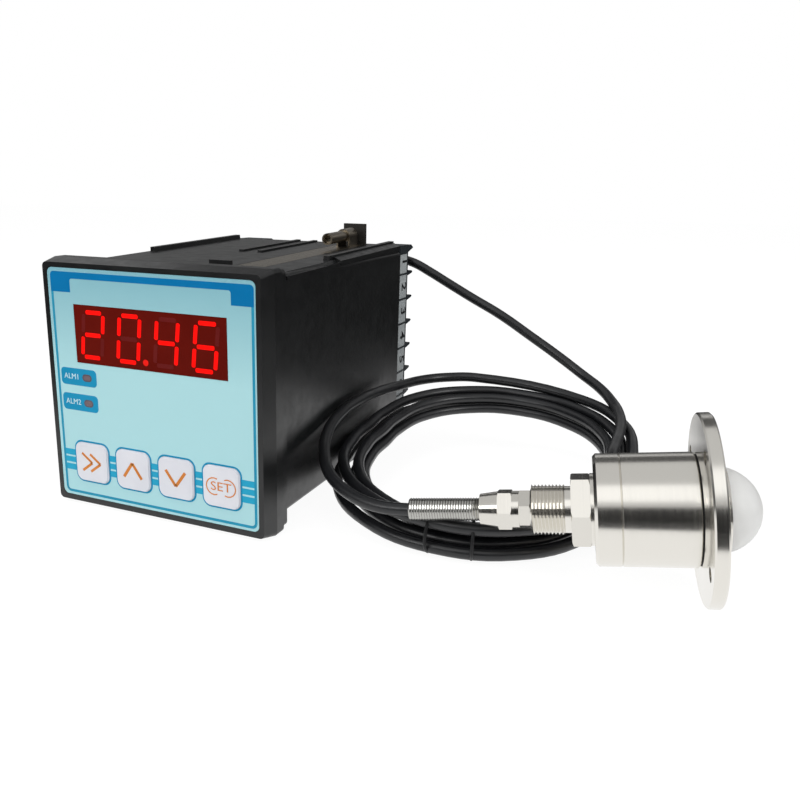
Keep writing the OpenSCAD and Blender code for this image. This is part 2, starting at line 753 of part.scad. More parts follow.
module front_flange() {
  edge = flange_edge;
  front_x = flange_t + boss_len;
  color("#d4d6d8") on_sensor() difference() {
    turned([[spigot_x, bore_r - fit_gap - spigot_wall], [spigot_x, bore_r - fit_gap],
      [seal_x, bore_r - fit_gap], [seal_x + seal_t, bore_r - fit_gap],
      [seal_x + seal_t, body_r - 0.1], [0, body_r - 0.1], [0, flange_d / 2 - edge],
      [edge, flange_d / 2], [flange_t - edge, flange_d / 2], [flange_t, flange_d / 2 - edge],
      [flange_t, boss_d / 2], [front_x - 0.8, boss_d / 2], [front_x, boss_d / 2 - 0.6],
      [front_x, lens_r + fit_gap], [lens_seat, lens_r + fit_gap],
      [lens_seat, bore_r - fit_gap - spigot_wall]]);
    for (i = [0 : 3]) rotate([30 + 90 * i, 0, 0]) translate([-1, 0, flange_pcd / 2])
      rotate([0, 90, 0]) cylinder(d = flange_hole_d, h = flange_t + 2);
  }
}

module flange_seal() {
  color("#151515") on_sensor() turned([[seal_x, bore_r], [seal_x, body_r - 0.7],
    [seal_x + seal_t, body_r - 0.7], [seal_x + seal_t, bore_r]]);
}

module sensor_body() {
  edge = 0.3;
  color("#cfd1d4") on_sensor() turned([[body_x0, bore_r], [body_x0, body_r - edge],
    [body_x0 + edge, body_r], [seal_x - edge, body_r], [seal_x, body_r - edge],
    [seal_x, bore_r]]);
}

module rear_cap() {
  edge = 0.9;
  color("#cfd1d4") on_sensor() turned([[cap_x0, spigot_r + fit_gap], [cap_x0, body_r - edge],
    [cap_x0 + edge, body_r], [body_x0 - 0.3, body_r], [body_x0, body_r - 0.3],
    [body_x0, bore_r - fit_gap], [signal_x, bore_r - fit_gap], [signal_x, bore_r - 2.2],
    [cap_x0 + 3, bore_r - 2.2], [cap_x0 + 3, spigot_r + fit_gap]]);
}

module lens_dome() {
  color("#f0f0ee") on_sensor() {
    intersection() {
      translate([flange_t, 0, 0]) sphere(lens_r, $fn = 64);
      rod_x(lens_r + 1, flange_t, flange_t + lens_r + 1);
    }
    rod_x(lens_r, lens_seat, flange_t);
  }
}

module radar_board() {
  color("#1f6b3a") on_sensor() {
    rod_x(pcb_r, spigot_x - board_t, spigot_x);
    translate([spigot_x, -6, -6]) cube([0.8, 12, 12]);
  }
}

module signal_board() {
  color("#1f6b3a") on_sensor() {
    rod_x(pcb_r, signal_x, signal_x + board_t);
    translate([signal_x + board_t, -6, -5]) cube([2.5, 12, 10]);
  }
}

module board_spacers() {
  color("#c8a85a") on_sensor() for (i = [0 : 2]) rotate([60 + 120 * i, 0, 0])
    translate([0, 0, pcb_r - 3]) rod_x(2, signal_x + board_t, spigot_x - board_t);
}

module cable_nipple() {
  edge = 0.8;
  // the threaded stretch is as thick as the thread's root
  root_r = nipple_r - thread_depth;
  color("#c4c6c9") on_sensor() turned([[nipple_x0, nipple_bore], [nipple_x0, root_r - edge],
    [nipple_x0 + edge, root_r], [nut_x1, root_r], [nut_x1, shoulder_r],
    [cap_x0, shoulder_r], [cap_x0, spigot_r], [cap_x0 + 3, spigot_r],
    [cap_x0 + 3, nipple_bore]]);
}

module lock_nut() {
  color("#c9cbce") on_sensor() difference() {
    hex_x(lock_nut_af, nut_x0, nut_x1, 20, 0.8);
    rod_x(nipple_r - thread_depth + run_gap, nut_x0 - 1, nut_x1 + 1);
  }
}

module gland_body() {
  color("#cfc9b8") on_sensor() difference() {
    union() {
      hex_x(gland_af, gland_x0, gland_x1, 0, 0.5);
      rod_x(nipple_bore - run_gap, gland_x1 - EPS, gland_x1 + 6);
      rod_x(thread_r, gland_thread_x, gland_x0 + EPS);
    }
    rod_x(cable_r + 0.4, gland_thread_x - 1, gland_x1 + 7);
  }
}

module gland_collar() {
  color("#cfc9b8") on_sensor() difference() {
    rod_x(gland_collar_r, nut_face, gland_x0);
    rod_x(thread_r + run_gap, nut_face - 1, gland_x0 + 1);
  }
}

module gland_nut() {
  color("#cfc9b8") on_sensor() difference() {
    union() {
      hex_x(gland_nut_af, gland_thread_x, nut_face, 20, 0.5);
      turned([[gland_nut_x0, 0], [gland_nut_x0, cone_r], [gland_thread_x + EPS,
        gland_nut_af / 2], [gland_thread_x + EPS, 0]]);
    }
    rod_x(thread_r + run_gap, gland_thread_x - seal_len - fit_gap, nut_face + 1);
    rod_x(cable_r + 0.4, gland_nut_x0 - 1, nut_face + 1);
  }
}

module gland_seal() {
  color("#1a1a1a") on_sensor() difference() {
    rod_x(thread_r - run_gap, gland_thread_x - seal_len, gland_thread_x - fit_gap);
    rod_x(cable_r + 0.2, gland_thread_x - seal_len - 1, gland_thread_x);
  }
}

// Close-wound spring: one ridge for each turn
module strain_spring() {
  bore = spring_r - spring_wire;
  groove = 0.3;
  color("#b4b6b8") on_sensor() turned(concat([[spring_x0, bore], [spring_x0, spring_r - groove]],
    [for (i = [0 : spring_turns - 1], p = [[0.5, 0], [1, groove]])
      [spring_x0 + (i + p[0]) * spring_pitch, spring_r - p[1]]],
    [[gland_nut_x0, bore]]));
}

// ---- Cable ----

module cable_sensor_run() {
  color("#141516") tube(smooth_run(sensor_run, 2), cable_r, 8);
}

module cable_meter_run() {
  color("#141516") tube(smooth_run(meter_run, 1), cable_r, 8);
}

// Half a ring of the coil, at the end that side names
module coil_end(side) {
  translate([0, side * coil_straight / 2, 0]) rotate([0, 0, side > 0 ? 0 : 180])
    rotate_extrude(angle = 180, $fn = 64) translate([coil_r, 0]) circle(bundle_r, $fn = 32);
}

module cable_coil() {
  color("#141516") translate(coil_pos) rotate(coil_tilt) {
    for (side = [-1, 1]) coil_end(side);
    for (side = [-1, 1]) translate([side * coil_r, coil_straight / 2, 0]) rotate([90, 0, 0])
      cylinder(r = bundle_r, h = coil_straight, $fn = 32);
  }
}

module cable_ties() {
  color("#101010") translate(coil_pos) rotate(coil_tilt) for (a = tie_angles)
    translate([0, -coil_straight / 2, 0]) rotate([0, 0, a]) translate([0, -coil_r, 0])
      rotate([0, 90, 0]) rotate_extrude() translate([tie_r, 0]) circle(d = tie_wire, $fn = 16);
}

// Three cores from the end of the sheath to the first terminals
module cable_cores() {
  x = terminal_x0 + 2.6 + pocket_w / 2;
  end_y = terminal_y - pocket_d + plate_t + screw_head_t + 1;
  start = meter_run[len(meter_run) - 1] - [0.6, 0, 0];
  color("#8a2a22") for (i = [0 : 2]) {
    z = column_z + (terminal_count - 0.5 - i) * terminal_pitch;
    a = 90 + 120 * i;
    first = start + core_ring_r * [0, cos(a), sin(a)];
    tube([first, first - [2.4, -0.5, 0.6], [x - 10, end_y + 5.2, z + 3], [x - 3.4, end_y + 0.8, z],
      [x - 1, end_y, z]], core_d / 2, 6);
  }
}

bezel();
front_overlay();
display_window();
led_display();
alarm_leds();
key_shift();
key_up();
key_down();
key_set();
tact_switches();
display_board();
board_screws();
case_sleeve();
rear_cover();
terminal_block_right();
terminal_block_left();
terminal_screws();
terminal_clamps();
main_board();
power_board();
transformer();
relays();
capacitors();
clamp_bar();
clamp_plate();
clamp_screw();
front_flange();
flange_seal();
sensor_body();
rear_cap();
lens_dome();
radar_board();
signal_board();
board_spacers();
cable_nipple();
lock_nut();
gland_body();
gland_collar();
gland_nut();
gland_seal();
strain_spring();
cable_sensor_run();
cable_coil();
cable_meter_run();
cable_cores();
cable_ties();
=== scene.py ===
import bmesh
import bpy
from math import cos, pi, radians, sin, tan
from mathutils import Matrix, Vector


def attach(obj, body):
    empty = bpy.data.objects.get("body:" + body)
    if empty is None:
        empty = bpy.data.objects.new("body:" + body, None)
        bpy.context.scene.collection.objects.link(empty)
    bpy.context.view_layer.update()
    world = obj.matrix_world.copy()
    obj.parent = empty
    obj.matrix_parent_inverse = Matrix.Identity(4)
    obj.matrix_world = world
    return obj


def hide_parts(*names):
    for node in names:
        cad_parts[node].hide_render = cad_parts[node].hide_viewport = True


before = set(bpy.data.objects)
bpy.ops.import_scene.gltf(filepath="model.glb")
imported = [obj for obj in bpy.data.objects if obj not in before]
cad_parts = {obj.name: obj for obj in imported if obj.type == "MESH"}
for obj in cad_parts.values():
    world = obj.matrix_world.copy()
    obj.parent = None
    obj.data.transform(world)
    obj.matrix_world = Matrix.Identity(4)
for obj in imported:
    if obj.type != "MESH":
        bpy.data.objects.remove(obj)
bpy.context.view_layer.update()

MM = 0.001
scene = bpy.context.scene
scene.view_settings.view_transform = "Standard"


def mm(*xyz):
    return Vector(xyz) * MM


# ---------------------------------------------------------------- camera

camera_data = bpy.data.cameras.new("camera")
camera = bpy.data.objects.new("camera", camera_data)
scene.collection.objects.link(camera)
view_right = Vector((0.909, 0.4167, 0.0112)).normalized()
view_ahead = Vector((-0.3999, 0.8793, -0.2586)).normalized()
view_up = view_right.cross(view_ahead).normalized()
view_right = view_ahead.cross(view_up)
camera.matrix_world = Matrix.Translation(mm(180.1, -239.7, 123.9)) @ Matrix(
    (view_right, view_up, -view_ahead)
).transposed().to_4x4()
camera_data.sensor_width = 36
camera_data.lens = 36.54
camera_data.shift_x = 0.075
camera_data.clip_start = 0.01
scene.camera = camera

# ---------------------------------------------------------------- signal cable

CABLE_D = 4.5
SENSOR_AT = Vector((184.7, 15.1, 29.2193))
SENSOR_TURN = Matrix.Rotation(radians(9), 3, "Z") @ Matrix.Rotation(radians(-7), 3, "Y")
SPRING_TIP = -89.59
GLAND_MOUTH = -66.1


def on_sensor(x, y=0.0, z=0.0):
    """A point given along the sensor's own axis, in the part's frame."""
    return SENSOR_AT + SENSOR_TURN @ Vector((x, y, z))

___

From the line with "main_board();" through the line with "return Vector(xyz) * MM", repeat every line exactly, both ends included, and nothing outside that range.

• [COMPLETE OUTPUT]
main_board();
power_board();
transformer();
relays();
capacitors();
clamp_bar();
clamp_plate();
clamp_screw();
front_flange();
flange_seal();
sensor_body();
rear_cap();
lens_dome();
radar_board();
signal_board();
board_spacers();
cable_nipple();
lock_nut();
gland_body();
gland_collar();
gland_nut();
gland_seal();
strain_spring();
cable_sensor_run();
cable_coil();
cable_meter_run();
cable_cores();
cable_ties();
=== scene.py ===
import bmesh
import bpy
from math import cos, pi, radians, sin, tan
from mathutils import Matrix, Vector


def attach(obj, body):
    empty = bpy.data.objects.get("body:" + body)
    if empty is None:
        empty = bpy.data.objects.new("body:" + body, None)
        bpy.context.scene.collection.objects.link(empty)
    bpy.context.view_layer.update()
    world = obj.matrix_world.copy()
    obj.parent = empty
    obj.matrix_parent_inverse = Matrix.Identity(4)
    obj.matrix_world = world
    return obj


def hide_parts(*names):
    for node in names:
        cad_parts[node].hide_render = cad_parts[node].hide_viewport = True


before = set(bpy.data.objects)
bpy.ops.import_scene.gltf(filepath="model.glb")
imported = [obj for obj in bpy.data.objects if obj not in before]
cad_parts = {obj.name: obj for obj in imported if obj.type == "MESH"}
for obj in cad_parts.values():
    world = obj.matrix_world.copy()
    obj.parent = None
    obj.data.transform(world)
    obj.matrix_world = Matrix.Identity(4)
for obj in imported:
    if obj.type != "MESH":
        bpy.data.objects.remove(obj)
bpy.context.view_layer.update()

MM = 0.001
scene = bpy.context.scene
scene.view_settings.view_transform = "Standard"


def mm(*xyz):
    return Vector(xyz) * MM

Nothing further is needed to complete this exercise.